Tous les participants ont défendu le droit
d’Israël de se défendre et aucun n’a condamné l’administration
Bush pour sa diplomatie hypocrite. Soit, comme les conservateurs, ils la reprenaient,
blâmant le Hezbollah, la Syrie et l’Iran pour refuser de se rendre à la table pour
négocier un cessez-le-feu, soit ils avançaient l’idée qu’il fallait que le
Canada demande un « cessez-le-feu immédiat», ignorant complètement la
question que les Israéliens ne peuvent aller de l’avant avec leur assaut que
parce qu’ils ont le feu vert des États-Unis et que ceux-ci refusent systématiquement
tout cessez-le-feu au Moyen-Orient.
Traditionnellement, les élites canadiennes ont
cherché à défendre leurs intérêts en balançant entre les positions des grandes
puissances européennes et celles des États-Unis. Dans le monde de
l’après-guerre, le Canada a pu ainsi se tailler une place dans le système des
rapports entre les grandes puissances en tant que médiateur et « gardien
de la paix ». De plus, ce rôle soi-disant pacifiste au niveau
international a constitué un des éléments essentiels du nationalisme canadien
qui a été redéfini dans les années soixante.

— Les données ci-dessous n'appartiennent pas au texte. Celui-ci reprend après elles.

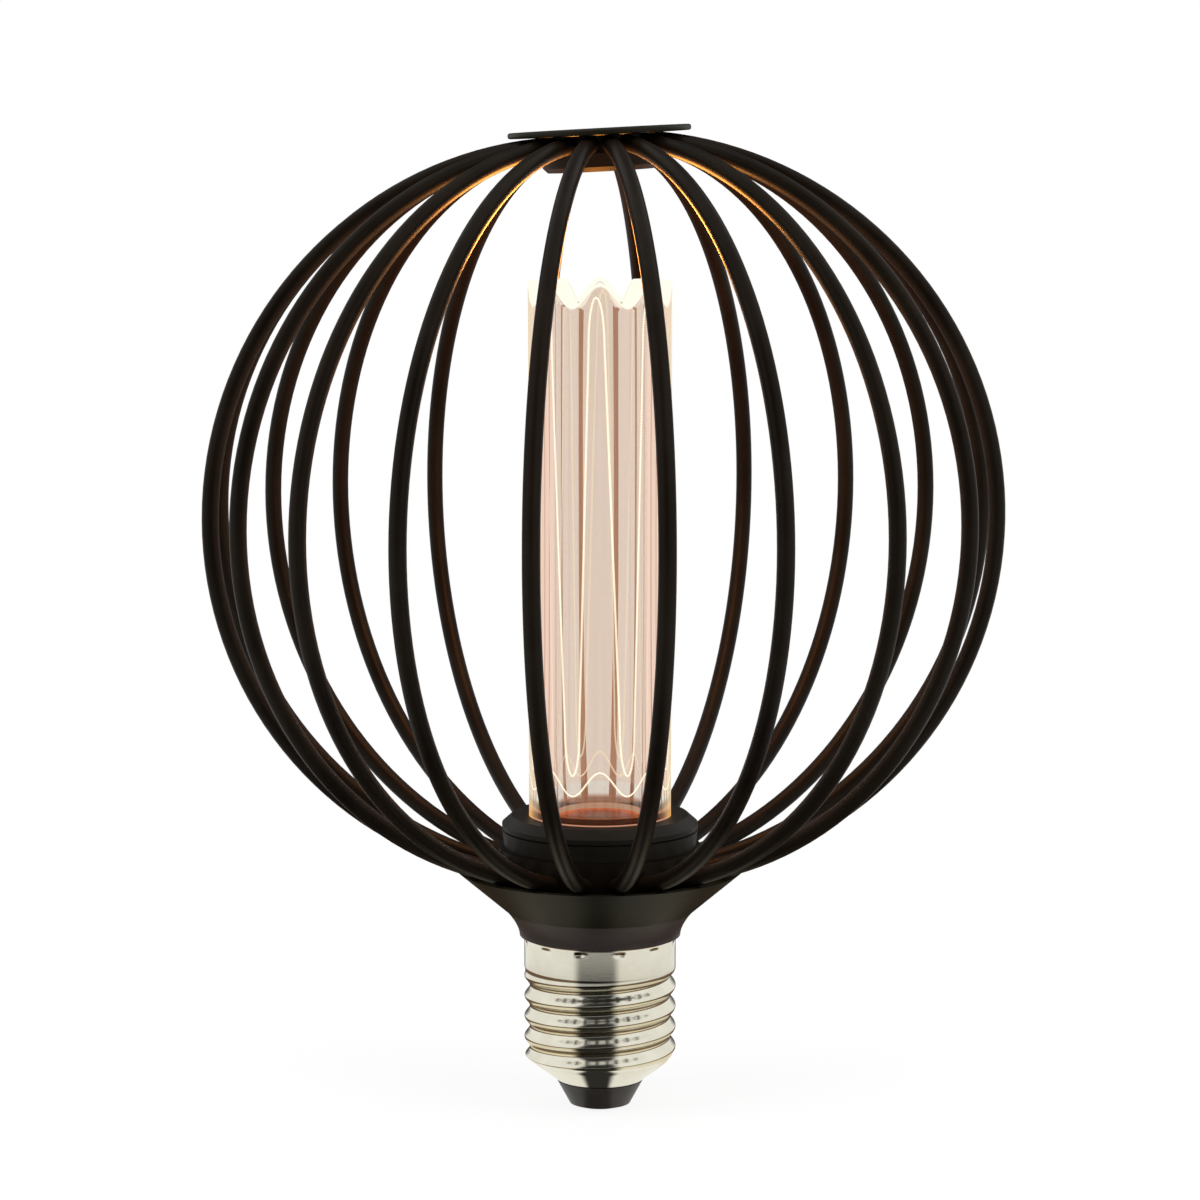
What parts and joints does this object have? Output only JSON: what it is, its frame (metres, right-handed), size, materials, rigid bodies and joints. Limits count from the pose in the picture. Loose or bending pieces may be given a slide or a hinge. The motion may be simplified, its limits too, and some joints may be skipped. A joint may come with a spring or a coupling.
{
  "type": "led globe bulb",
  "caption": "Screw-in LED lamp with a clear fluted-top light guide inside a globe cage of bent black wires.",
  "frame": {"origin": "middle of the centre contact's flat underside, at the lower end of the screw cap", "axes": "+Z along the lamp's axis from the cap to the cage's top plate, -Y towards the front of the picture's view"},
  "size_m": [0.1363, 0.1364, 0.1703],
  "materials": {
    "contact_metal": "tinned brass plate",
    "insulator_black": "glossy black insulator",
    "nickel_shell": "bright nickel plate, warm in tone",
    "housing_plastic": "fine matt black moulding",
    "black_steel": "satin black powder coat",
    "collar_plastic": "satin black moulding",
    "clear_acrylic": "clear polished acrylic",
    "board_metal": "white-lacquered metal board",
    "led_phosphor": "amber phosphor",
    "plug_plastic": "dark glossy moulding",
    "circuit_board": "green lacquered board",
    "capacitor_can": "dark sleeved can",
    "ferrite": "dark ferrite",
    "chip_epoxy": "black epoxy",
    "resistor_body": "lacquered ceramic",
    "lead_copper": "tinned copper"
  },
  "bodies": {
    "root": {"cage_hub": "black_steel", "cage_sleeve": "black_steel", "cage_wire_01": "black_steel", "cage_wire_02": "black_steel", "cage_wire_03": "black_steel", "cage_wire_04": "black_steel", "cage_wire_05": "black_steel", "cage_wire_06": "black_steel", "cage_wire_07": "black_steel", "cage_wire_08": "black_steel", "cage_wire_09": "black_steel", "cage_wire_10": "black_steel", "cage_wire_11": "black_steel", "cage_wire_12": "black_steel", "cage_wire_13": "black_steel", "cage_wire_14": "black_steel", "cage_wire_15": "black_steel", "cage_wire_16": "black_steel", "cage_wire_17": "black_steel", "cage_wire_18": "black_steel", "cage_wire_19": "black_steel", "cage_wire_20": "black_steel", "capacitor": "capacitor_can", "collar": "collar_plastic", "contact": "contact_metal", "controller": "chip_epoxy", "dish": "black_steel", "driver_board": "circuit_board", "fuse_resistor": "resistor_body", "guide_plug": "plug_plastic", "housing": "housing_plastic", "inductor": "ferrite", "insulator": "insulator_black", "led_board": "board_metal", "led_chips": "led_phosphor", "led_lead_1": "lead_copper", "led_lead_2": "lead_copper", "light_guide": "clear_acrylic", "live_lead": "lead_copper", "neutral_lead": "lead_copper", "rectifier": "chip_epoxy", "screw_shell": "nickel_shell", "top_plate": "black_steel"}
  },
  "joints": []
}
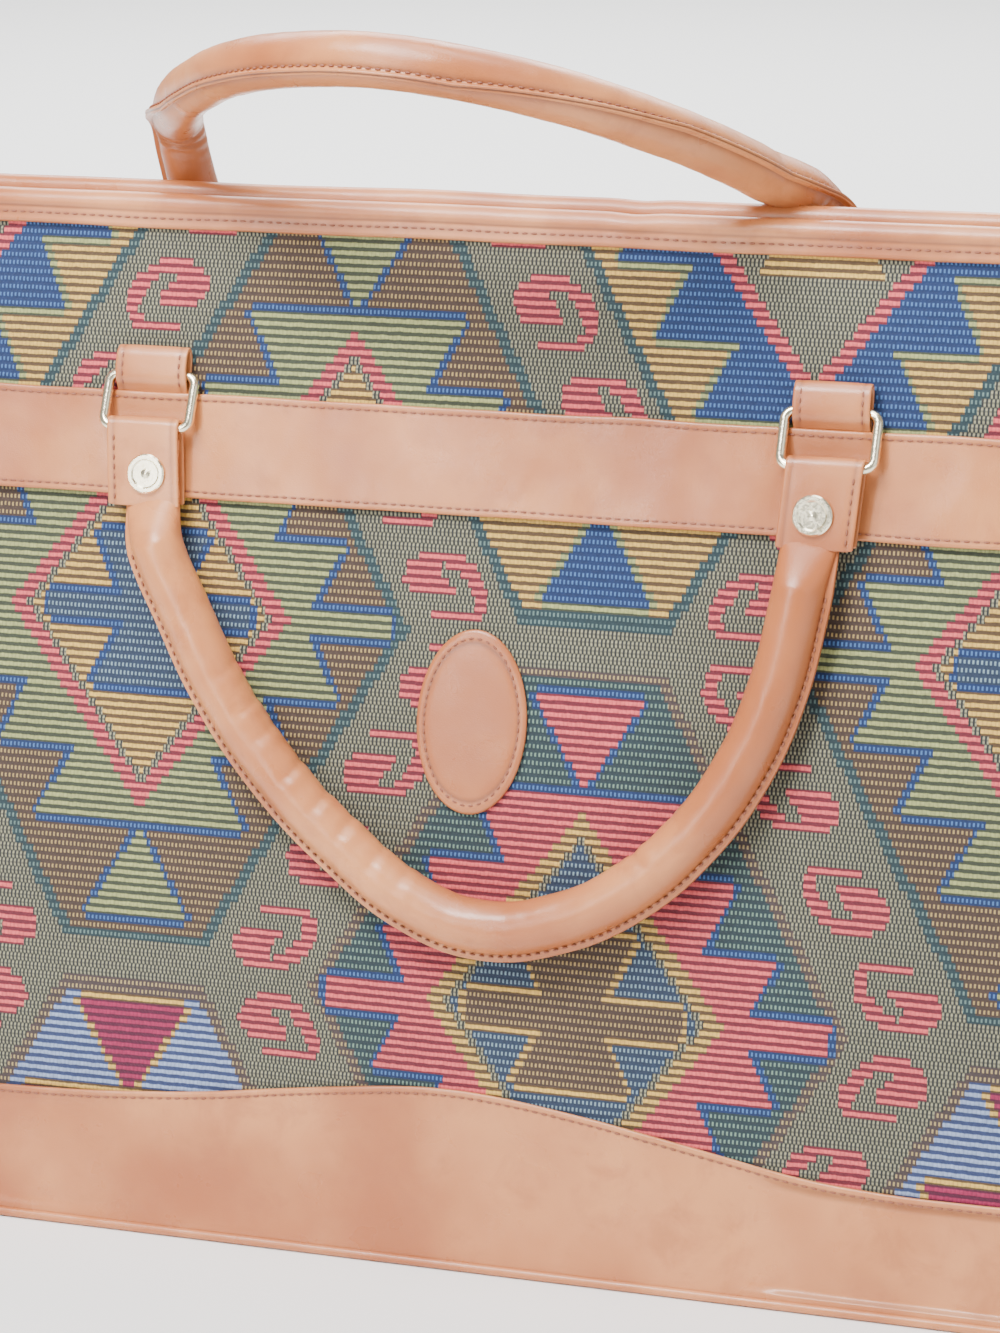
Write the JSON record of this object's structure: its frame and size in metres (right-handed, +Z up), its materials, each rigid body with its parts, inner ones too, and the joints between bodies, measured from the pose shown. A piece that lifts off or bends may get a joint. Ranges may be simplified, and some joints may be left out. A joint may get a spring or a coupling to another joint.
{
  "type": "carpet bag",
  "caption": "Soft travel bag of woven tapestry cloth with tan leather trim, two stuffed tube handles on wire rings, rolled top edges and a piped flat base.",
  "frame": {"origin": "middle of the base, on the surface it stands on", "axes": "+X to the right seen from the front, +Y to the rear, +Z up"},
  "size_m": [0.5072, 0.1688, 0.438],
  "materials": {
    "tapestry": "woven",
    "tan_leather": "satin",
    "ring_wire": "polished",
    "rivet_metal": "polished",
    "zip_cloth": "matte",
    "zip_nylon": "matte",
    "zip_metal": "polished",
    "lining_cloth": "matte",
    "board": "matte"
  },
  "bodies": {
    "bag": {"base_board": "board", "base_panel": "tan_leather", "base_piping": "tan_leather", "front_band": "tan_leather", "front_left_ring_loop": "tan_leather", "front_lower_tapestry": "tapestry", "front_lower_trim": "tan_leather", "front_right_ring_loop": "tan_leather", "front_top_binding": "tan_leather", "front_upper_tapestry": "tapestry", "front_zip_coil": "zip_nylon", "front_zip_tape": "zip_cloth", "left_gusset": "tapestry", "left_lower_trim": "tan_leather", "lining": "lining_cloth", "oval_patch": "tan_leather", "rear_band": "tan_leather", "rear_left_ring_loop": "tan_leather", "rear_lower_tapestry": "tapestry", "rear_lower_trim": "tan_leather", "rear_right_ring_loop": "tan_leather", "rear_top_binding": "tan_leather", "rear_upper_tapestry": "tapestry", "rear_zip_coil": "zip_nylon", "rear_zip_tape": "zip_cloth", "right_gusset": "tapestry", "right_lower_trim": "tan_leather"},
    "front_left_ring": {"front_left_ring": "ring_wire"},
    "front_right_ring": {"front_right_ring": "ring_wire"},
    "front_handle": {"front_handle": "tan_leather", "front_left_handle_tab": "tan_leather", "front_left_rivet": "rivet_metal", "front_right_handle_tab": "tan_leather", "front_right_rivet": "rivet_metal"},
    "rear_left_ring": {"rear_left_ring": "ring_wire"},
    "rear_right_ring": {"rear_right_ring": "ring_wire"},
    "rear_handle": {"rear_handle": "tan_leather", "rear_left_handle_tab": "tan_leather", "rear_left_rivet": "rivet_metal", "rear_right_handle_tab": "tan_leather", "rear_right_rivet": "rivet_metal"},
    "zip_slider": {"zip_slider": "zip_metal"},
    "zip_pull": {"zip_pull": "zip_metal"}
  },
  "joints": [
    {"name": "front_left_ring_hinge", "type": "hinge", "parent": "bag", "child": "front_left_ring", "pos_m": [-0.1207, -0.0254, 0.29749], "axis": [-1, 0, 0], "range_deg": [0, 130]},
    {"name": "front_right_ring_hinge", "type": "hinge", "parent": "bag", "child": "front_right_ring", "pos_m": [0.1207, -0.0254, 0.29749], "axis": [-1, 0, 0], "range_deg": [0, 130]},
    {"name": "front_handle_hinge", "type": "hinge", "parent": "front_left_ring", "child": "front_handle", "pos_m": [-0.1207, -0.03436, 0.28074], "axis": [-1, 0, 0], "range_deg": [0, 28]},
    {"name": "rear_left_ring_hinge", "type": "hinge", "parent": "bag", "child": "rear_left_ring", "pos_m": [-0.1207, 0.0254, 0.29749], "axis": [-1, 0, 0], "range_deg": [0, 135]},
    {"name": "rear_right_ring_hinge", "type": "hinge", "parent": "bag", "child": "rear_right_ring", "pos_m": [0.1207, 0.0254, 0.29749], "axis": [-1, 0, 0], "range_deg": [0, 135]},
    {"name": "rear_handle_hinge", "type": "hinge", "parent": "rear_left_ring", "child": "rear_handle", "pos_m": [-0.1207, 0.02494, 0.31649], "axis": [-1, 0, 0], "range_deg": [0, 30]},
    {"name": "zip_slide", "type": "slide", "parent": "bag", "child": "zip_slider", "axis": [-1, 0, 0], "range_m": [0, 0.404]},
    {"name": "zip_pull_hinge", "type": "hinge", "parent": "zip_slider", "child": "zip_pull", "pos_m": [0.2005, 0, 0.3328], "axis": [0, 1, 0], "range_deg": [0, 25]}
  ],
  "couplings": [
    {"joint": "front_right_ring_hinge", "follows": "front_left_ring_hinge", "ratio": 1},
    {"joint": "rear_right_ring_hinge", "follows": "rear_left_ring_hinge", "ratio": 1}
  ]
}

Mais aujourd’hui, les élites américaines n’ont
plus la marge de manoeuvre qu’ils avaient et ont abandonné la politique du multilatéralisme.
Ils se tournent vers des solutions militaires à leurs problèmes économiques et
politiques, cherchant à tirer avantage de la taille incomparable de leur armée.
Face à cette poussée unilatéraliste américaine, les élites financières,
industrielles et politiques canadiennes craignent d’un côté que cela puisse
résulter en un blocage des frontières à cause de mesures protectionnistes ou
sécuritaires (40 pour cent de la production canadienne est destinée au marché
américain) et considèrent, de l’autre, que le contexte mondial dans lequel
elles exerçaient leur rôle de « gardien de la paix » n’existe plus.
Harper bénéficie de l’appui des sections les
plus importantes du milieu financier, du milieu des affaires et des grands
médias canadiens, surtout du côté anglophone, précisément parce que d’un côté,
il a amorcé un important virage vers la politique étrangère américaine et le
militarisme (le budget militaire canadien dépassera bientôt les sommes
octroyées à l’époque de la guerre froide) et de l’autre, parce qu’il prône au
pays des coupes massives dans les budgets sociaux et des diminutions d’impôts.